Good to know, I was not aware. The squash/rebase issue is definitely problematic, though a tree of signatures could be appended to each commit. Now... this does break how commits are currently signed.

eurasiantiger 1420 days ago

Would this be a problem if commits were stored in a blockchain? Rebase would effectively fork the chain.

pilif 1420 days ago

a git repo is practically a blockchain. Fixing this will require how git treats signatures, but no additional parallel architecture needs to be created.

denismi 1420 days ago

I lost a Yubikey, so I revoked the subkeys on it. Github didn't let me update the existing pubkey, so I had to remove and re-enter it. Now all things signed by the revoked key, despite being before the revoke date, come up as unverified.

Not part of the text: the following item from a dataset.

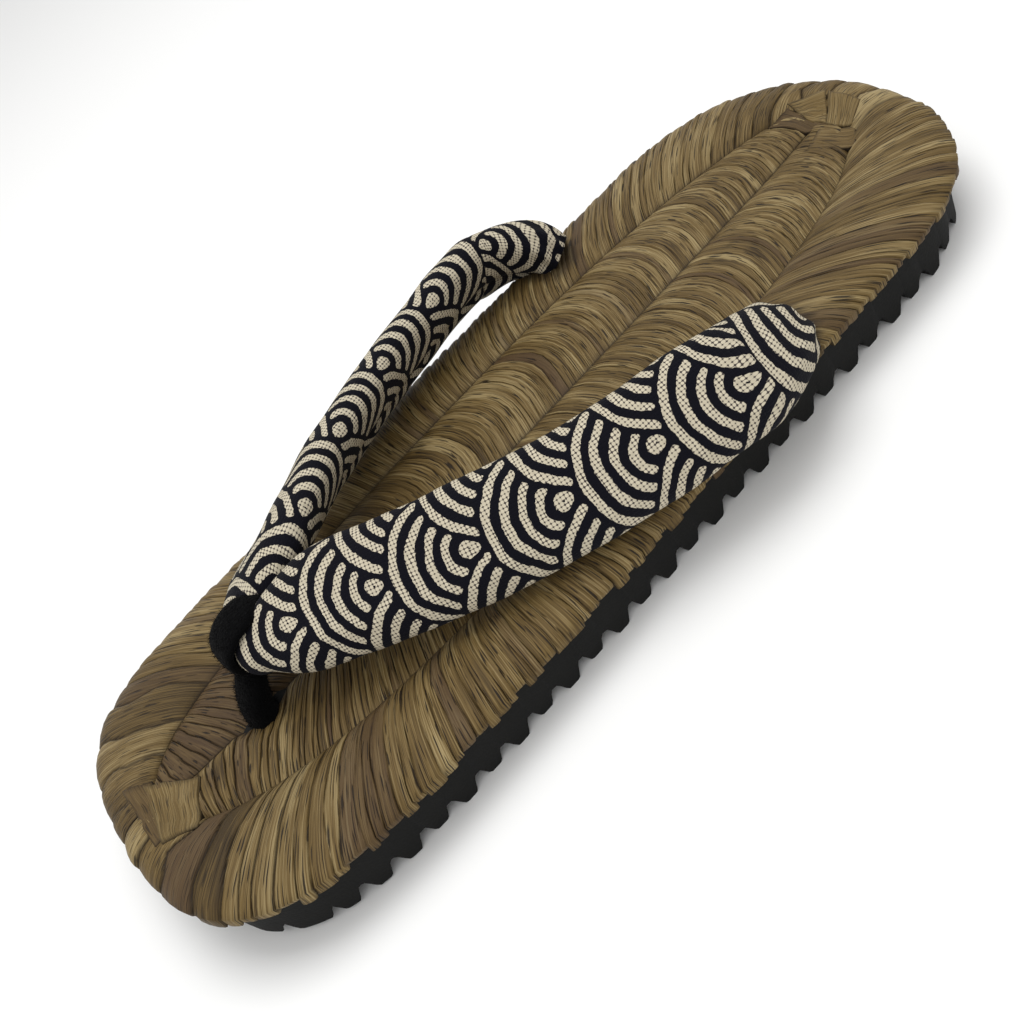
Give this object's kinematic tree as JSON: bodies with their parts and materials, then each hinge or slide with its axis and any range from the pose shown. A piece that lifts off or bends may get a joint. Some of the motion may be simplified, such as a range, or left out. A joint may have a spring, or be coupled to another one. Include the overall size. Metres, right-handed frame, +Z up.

I'm not sure if it's a me issue or a PGP issue or a GitHub issue, but it's a pretty broken system.

bonzini 1420 days ago

How would that work for past commits? Would people be forbidden to mirror a project to git just because it contains an unsigned commit of mine from 2007?

szundi 1420 days ago

I like it, although raises the bar for contributors to join.

Also does not help that enough percentage of repo owners would accept then signed PRs to their projects.

The fake accounts can be created with gpg signed fake commits too.

irjustin 1420 days ago

How does this solution solve the problem?

You're just adding an extra step that's hardly going to stop someone.

stevelacy 1420 days ago

It would only allow commits signed by me to be pushed under my email. Github uses the email as the "proof" of commit ownership. By only accepting signed commits a user would not be able to push a commit impersonating me.

irjustin 1420 days ago

That solves impersonation, but that is not a related problem here.

These repos were not taken over but cloned and made to look like another repo via similar naming.

I think what you're looking for is more "all accounts must be verified via payment/identity" then you really know who is making "random clones" and "look-a-likes" w/ malware.

But you've got a whole host of other problems in the process.